Both the line containing "make_panels(looks, frames)" and the line containing "record = json.load(file)" are to be reproduced exactly, along with every line between them, and nothing more.

○ ○ ○

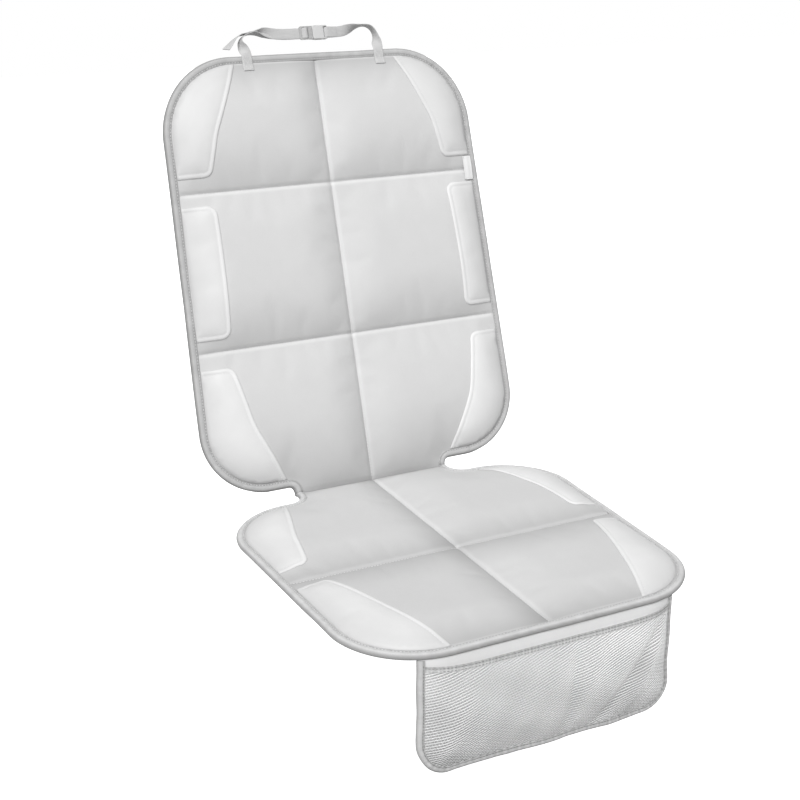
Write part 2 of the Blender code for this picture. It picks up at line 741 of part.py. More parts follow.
def box(low, high):
    bm = bmesh.new()
    bmesh.ops.create_cube(bm, size=1)
    for vert in bm.verts:
        vert.co = Vector([low[i] if vert.co[i] < 0 else high[i] for i in range(3)])
    return bm


def plate(outline, low, high):
    """Upright walls on a closed outline, with flat faces below and above."""
    bm = bmesh.new()
    face = bm.faces.new([bm.verts.new((x, y, low)) for x, y in outline])
    extruded = bmesh.ops.extrude_face_region(bm, geom=[face])
    for item in extruded["geom"]:
        if isinstance(item, bmesh.types.BMVert):
            item.co.z = high
    return bm


def rounded_rectangle(low, high, radius, steps):
    (x0, y0), (x1, y1) = low, high
    points = arc(x1 - radius, y0 + radius, radius, -90, 0, steps)
    points += arc(x1 - radius, y1 - radius, radius, 0, 90, steps)
    points += arc(x0 + radius, y1 - radius, radius, 90, 180, steps)
    points += arc(x0 + radius, y0 + radius, radius, 180, 270, steps)
    return points


def cut(thing, name, bm, look, parent, operation="DIFFERENCE"):
    """Cut one object with another shape, or add that shape to it."""
    tool = add_object(name, bm, look, parent)
    tool.hide_render = True
    tool.display_type = "WIRE"
    modifier = thing.modifiers.new(name, "BOOLEAN")
    modifier.operation = operation
    modifier.object = tool


def soften(thing, width):
    modifier = thing.modifiers.new("soften", "BEVEL")
    modifier.width = width
    modifier.segments = 2
    modifier.limit_method = "ANGLE"


def make_socket(look, parent):
    """Hollow half of the buckle, with side windows for the prongs and a bar for the webbing."""
    half = SOCKET_WIDTH / 2
    deep = SOCKET_THICK / 2
    end = BUCKLE_HALF
    slot_end = end - SOCKET_BAR
    slot_start = slot_end - SOCKET_SLOT
    inside = half - SOCKET_WALL
    outline = rounded_rectangle((SOCKET_START, -half), (end, half), SOCKET_CORNER, 3)
    socket = add_object("buckle_socket", plate(outline, -deep, deep), look, parent)
    soften(socket, BUCKLE_EDGE)
    hollow = box((SOCKET_START - CUT_PAST, -inside, -deep + SOCKET_WALL),
                 (slot_start - SOCKET_WALL, inside, deep - SOCKET_WALL))
    cut(socket, "socket_hollow", hollow, look, parent)
    window = box((WINDOW_START, -half - CUT_PAST, -WINDOW_HALF),
                 (WINDOW_END, half + CUT_PAST, WINDOW_HALF))
    cut(socket, "socket_windows", window, look, parent)
    slot = box((slot_start, -SLOT_WIDTH / 2, -deep - CUT_PAST),
               (slot_end, SLOT_WIDTH / 2, deep + CUT_PAST))
    cut(socket, "socket_slot", slot, look, parent)
    for side in (1, -1):
        low, high = sorted((side * BAR_THICK / 2, side * (deep + CUT_PAST)))
        slim = box((slot_end - 0.0005, -SLOT_WIDTH / 2, low),
                   (end + CUT_PAST, SLOT_WIDTH / 2, high))
        cut(socket, f"socket_bar_relief_{'front' if side > 0 else 'rear'}", slim, look, parent)


def plug_outline():
    """Frame, grip, two sprung prongs with barbs and a middle guide, seen from the front."""
    half = PLUG_WIDTH / 2
    start = -BUCKLE_HALF
    neck = SOCKET_START - GAP
    tip = SOCKET_START + PRONG_REACH
    barb = SOCKET_WIDTH / 2 - SOCKET_WALL - PRONG_CLEAR + BARB_REACH
    root = PRONG_ROOT
    upper = [(neck, half), (neck, root), (0.0010, root), (0.0026, barb - 0.0010),
             (0.0050, barb), (0.0088, barb), (tip, root - 0.0006), (tip, root - PRONG_WIDTH),
             (0.0040, root - PRONG_WIDTH), (neck, root - PRONG_WIDTH - 0.0004),
             (neck, 0.0014), (tip - 0.0008, 0.0012)]
    upper = [(start + 0.0015, half)] + upper
    return [(start, half - 0.0015)] + upper + [(x, -y) for x, y in reversed(upper)] + [
        (start, 0.0015 - half)]


def make_plug(look, parent):
    """Pronged half of the buckle, with two bars that the webbing is threaded round."""
    half = SLOT_WIDTH / 2
    first = -BUCKLE_HALF + BAR_LENGTH
    second = first + SLOT_NEAR + BAR_LENGTH
    grip = second + SLOT_FAR
    neck = SOCKET_START - GAP
    flat = PLUG_THICK / 2
    plug = add_object("buckle_plug", plate(plug_outline(), -flat, flat), look, parent)
    deep = PLUG_GRIP_THICK / 2
    side = PLUG_WIDTH / 2 - 0.0003
    block = box((grip + 0.0002, -side, -deep), (neck, side, deep))
    cut(plug, "plug_grip", block, look, parent, "UNION")
    for name, low in (("plug_slot_near", first), ("plug_slot_far", second)):
        length = SLOT_NEAR if low == first else SLOT_FAR
        hole = box((low, -half, -flat - CUT_PAST), (low + length, half, flat + CUT_PAST))
        cut(plug, name, hole, look, parent)
    for face in (1, -1):
        low, high = sorted((face * BAR_THICK / 2, face * (flat + CUT_PAST)))
        slim = box((-BUCKLE_HALF - CUT_PAST, -half, low), (grip - 0.0001, half, high))
        cut(plug, f"plug_bar_relief_{'front' if face > 0 else 'rear'}", slim, look, parent)
        for i in range(GRIP_GROOVES):
            x = grip + GROOVE_START + i * GROOVE_STEP
            low, high = sorted((face * (deep - GROOVE_DEPTH), face * (deep + CUT_PAST)))
            groove = box((x, -half - CUT_PAST, low), (x + GROOVE_WIDTH, half + CUT_PAST, high))
            cut(plug, f"plug_groove_{'front' if face > 0 else 'rear'}_{i}", groove, look, parent)


def make_label(look, parent):
    """Blank woven label sewn in at the right binding, over the upper seam."""
    share = (BACK_SEAM_HIGH - BACK_LOBE) / (BACK_LENGTH - BACK_LOBE)
    edge = BACK_HALF_LOW + (BACK_HALF_HIGH - BACK_HALF_LOW) * share
    right = edge - BINDING_WIDTH + LABEL_OVERHANG
    middle = BACK_SEAM_HIGH + 0.0020
    outline = rounded_rectangle((right - LABEL_WIDTH, middle - LABEL_LENGTH / 2),
                                (right, middle + LABEL_LENGTH / 2), LABEL_CORNER, 2)
    bm = plate(outline, GAP, GAP + LABEL_THICK)
    add_object("side_label", bm, look, parent)


def pocket_outline(inset):
    """Down the right side, round the lower corners and up the left, in the pocket's frame."""
    top = -(SEAT_DEPTH + GAP)
    side = POCKET_HALF - inset
    radius = POCKET_CORNER - inset
    bottom = -POCKET_DROP + inset
    points = [(side, top)]
    points += arc(side - radius, bottom + radius, radius, 0, -90, 6)
    straight = SEAT_HALF_FRONT - SEAT_CORNER_FRONT
    if straight < POCKET_HALF - POCKET_CORNER:
        points += [(straight, bottom), (-straight, bottom)]
    points += arc(-side + radius, bottom + radius, radius, -90, -180, 6)
    return points + [(-side, top)]


def front_curve(x):
    """How far the seat's front edge has curved back at a given distance from its middle."""
    radius = SEAT_CORNER_FRONT - POCKET_SETBACK
    over = abs(x) - (SEAT_HALF_FRONT - SEAT_CORNER_FRONT)
    if over <= 0:
        return 0.0
    return -(radius - math.sqrt(radius * radius - over * over))


def net_level(x, t):
    """How far the net stands off the pocket's panel."""
    away = distance_to(pocket_outline(0), x, t) - POCKET_BINDING_WIDTH
    mouth = max(0, 1 - (-MOUTH_DROP - t) / MOUTH_REACH)
    return GAP + POCKET_DEPTH * roll(away, POCKET_ROLL) * (1 - MOUTH_DRAW * mouth)


def clip_top(outline, level):
    """Keep the part of the pocket's outline that lies below a level."""
    (side, _), (other, _) = outline[0], outline[-1]
    return [(side, level)] + outline[1:-1] + [(other, level)]


def pocket_lines():
    """Positions across where the pocket's sheets bend back with the seat's corners."""
    start = SEAT_HALF_FRONT - SEAT_CORNER_FRONT
    lip = POCKET_HALF - POCKET_BINDING_WIDTH
    count = math.ceil((lip - start) / BEND_STEP)
    bends = [start + (lip - start) * i / count for i in range(count + 1)]
    return [-x for x in reversed(bends)] + bends


def uprights(lines_x, top):
    return [[(x, top), (x, -POCKET_DROP)] for x in lines_x]


def make_pocket(looks, parent):
    """Panel, net, elastic hem and the tape that joins them round three sides."""
    tuck = POCKET_BINDING_WALL + GAP
    bends = pocket_lines()
    start = bends[len(bends) // 2]
    middle = [start * k / 5 for k in range(-4, 5)]

    edge = pocket_outline(tuck)
    plan = triangles_between([closed(edge)] + uprights(bends, edge[0][1]), [])
    panel = thicken(plan_mesh(plan), lambda x, t: front_curve(x) - POCKET_SHEET,
                    lambda x, t: front_curve(x))
    add_object("pocket_back", panel, looks["pocket"], parent)

    def net_under(x, t):
        return front_curve(x) + net_level(x, t)

    net_top = -MOUTH_DROP - HEM_HEIGHT - GAP
    runs = [divided(closed(clip_top(pocket_outline(tuck), net_top))),
            divided(clip_top(pocket_outline(POCKET_BINDING_WIDTH), net_top))]
    levels = [net_top - (POCKET_DROP + net_top) * k / 6 for k in range(1, 6)]
    spots = free_spots(runs, bends + middle, levels)
    plan = triangles_between(runs + uprights(bends, net_top), spots)
    net = thicken(plan_mesh(plan), net_under, lambda x, t: net_under(x, t) + POCKET_NET)
    add_object("pocket_mesh", net, looks["net"], parent)

    side = POCKET_HALF - POCKET_BINDING_WIDTH - GAP
    base = -MOUTH_DROP - HEM_HEIGHT
    across = sorted([-side, side] + bends[1:-1] + middle)
    band = [(x, -MOUTH_DROP) for x in across] + [(x, base) for x in reversed(across)]
    plan = triangles_between([closed(band)], [])
    hem = thicken(plan_mesh(plan), net_under, lambda x, t: net_under(x, t) + HEM_THICK)
    add_object("pocket_hem", hem, looks["binding"], parent)

    top = GAP + POCKET_NET + GAP + POCKET_BINDING_WALL
    bottom = -POCKET_SHEET - GAP - POCKET_BINDING_WALL
    section = binding_section(top, bottom, POCKET_BINDING_WIDTH, POCKET_BINDING_WALL)
    tape = [[(x, t, n) for x, t in pocket_outline(inset)] for inset, n in section]
    add_object("pocket_binding", loft(tape, level=front_curve), looks["binding"], parent)


def build():
    clear_scene()
    looks = {
        "cover": material("cover", (0.66, 0.66, 0.67), 0.85),
        "foam": material("foam", (0.80, 0.79, 0.74), 0.95),
        "lining": material("lining", (0.30, 0.30, 0.31), 0.90),
        "binding": material("binding", (0.52, 0.52, 0.53), 0.80),
        "patch": material("patch", (0.83, 0.83, 0.83), 0.45),
        "webbing": material("webbing", (0.55, 0.55, 0.55), 0.75),
        "buckle": material("buckle", (0.70, 0.70, 0.70), 0.35),
        "label": material("label", (0.86, 0.86, 0.86), 0.70),
        "pocket": material("pocket", (0.74, 0.74, 0.75), 0.85),
        "net": material("net", (0.60, 0.60, 0.61), 0.80),
    }
    frames = {
        "back": frame("back_frame", (0, FOLD_Y, FOLD_Z), (math.radians(90 - BACK_LEAN), 0, 0)),
        "seat": frame("seat_frame", (0, FOLD_Y, FOLD_Z), (0, 0, math.pi)),
    }
    make_panels(looks, frames)
    make_label(looks["label"], frames["back"])
    make_straps(looks["webbing"], frames["back"])
    place = (BUCKLE_X, BACK_LENGTH + STRAP_RISE, BUCKLE_N)
    buckle = frame("buckle_frame", place, (0, 0, 0), frames["back"])
    make_socket(looks["buckle"], buckle)
    make_plug(looks["buckle"], buckle)
    front = (0, FOLD_Y - SEAT_LENGTH + POCKET_SETBACK, FOLD_Z)
    make_pocket(looks, frame("pocket_frame", front, (math.pi / 2, 0, 0)))


build()
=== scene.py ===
"""Looks of the car seat protector mat: quilting, patches, tape, webbing and pocket.

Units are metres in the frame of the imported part: +Z up, -Y towards the front of the seat.
Each panel is drawn in its own plane first: x across, t away from the fold, n out of its face.
"""
import json
import math

import bpy
import numpy as np
from mathutils import Matrix, Vector
from mathutils.geometry import delaunay_2d_cdt

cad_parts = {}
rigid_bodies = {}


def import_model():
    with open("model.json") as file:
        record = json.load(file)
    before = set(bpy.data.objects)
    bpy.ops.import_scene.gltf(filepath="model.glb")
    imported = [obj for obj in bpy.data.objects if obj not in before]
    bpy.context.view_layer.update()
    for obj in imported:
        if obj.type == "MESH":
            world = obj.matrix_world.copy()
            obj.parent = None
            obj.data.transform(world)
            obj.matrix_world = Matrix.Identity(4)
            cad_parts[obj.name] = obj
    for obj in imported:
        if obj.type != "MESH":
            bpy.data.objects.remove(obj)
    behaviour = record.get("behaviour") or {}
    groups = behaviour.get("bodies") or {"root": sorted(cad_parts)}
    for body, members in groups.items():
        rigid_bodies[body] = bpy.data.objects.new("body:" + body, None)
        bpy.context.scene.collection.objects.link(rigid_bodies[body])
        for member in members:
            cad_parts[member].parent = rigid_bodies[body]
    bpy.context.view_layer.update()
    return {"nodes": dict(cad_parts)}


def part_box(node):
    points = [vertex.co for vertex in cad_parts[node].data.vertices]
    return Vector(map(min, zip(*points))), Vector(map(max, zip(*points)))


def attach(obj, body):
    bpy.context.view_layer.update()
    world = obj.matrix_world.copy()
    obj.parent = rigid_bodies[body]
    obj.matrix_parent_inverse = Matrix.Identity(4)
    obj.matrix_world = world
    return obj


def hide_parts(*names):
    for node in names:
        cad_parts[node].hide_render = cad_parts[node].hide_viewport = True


# Camera of the photograph, which is 800 pixels square
CAMERA_PLACE = (-0.80101, -1.43420, 0.78962)
CAMERA_AZIMUTH = -26.759
CAMERA_ELEVATION = 19.722
CAMERA_ROLL = 0.039
CAMERA_LENS = 63.348
SENSOR = 36.0

# Light
SKY_STRENGTH = 0.45
KEY_STRENGTH = 2.45
KEY_AZIMUTH = -38.0
KEY_ELEVATION = 46.0
KEY_SPREAD = 30.0
FLOOR_LEVEL = -0.80
FLOOR_SIZE = 24.0
FLOOR_BOUNCE = 0.35            # how pale the floor is to the light that it sends back
FLOOR_PALE = 0.82              # how pale it is to the camera
FLOOR_GLOW = 0.75
WHITE = (1, 1, 1, 1)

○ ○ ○

_OUTPUT:_
    make_panels(looks, frames)
    make_label(looks["label"], frames["back"])
    make_straps(looks["webbing"], frames["back"])
    place = (BUCKLE_X, BACK_LENGTH + STRAP_RISE, BUCKLE_N)
    buckle = frame("buckle_frame", place, (0, 0, 0), frames["back"])
    make_socket(looks["buckle"], buckle)
    make_plug(looks["buckle"], buckle)
    front = (0, FOLD_Y - SEAT_LENGTH + POCKET_SETBACK, FOLD_Z)
    make_pocket(looks, frame("pocket_frame", front, (math.pi / 2, 0, 0)))


build()
=== scene.py ===
"""Looks of the car seat protector mat: quilting, patches, tape, webbing and pocket.

Units are metres in the frame of the imported part: +Z up, -Y towards the front of the seat.
Each panel is drawn in its own plane first: x across, t away from the fold, n out of its face.
"""
import json
import math

import bpy
import numpy as np
from mathutils import Matrix, Vector
from mathutils.geometry import delaunay_2d_cdt

cad_parts = {}
rigid_bodies = {}


def import_model():
    with open("model.json") as file:
        record = json.load(file)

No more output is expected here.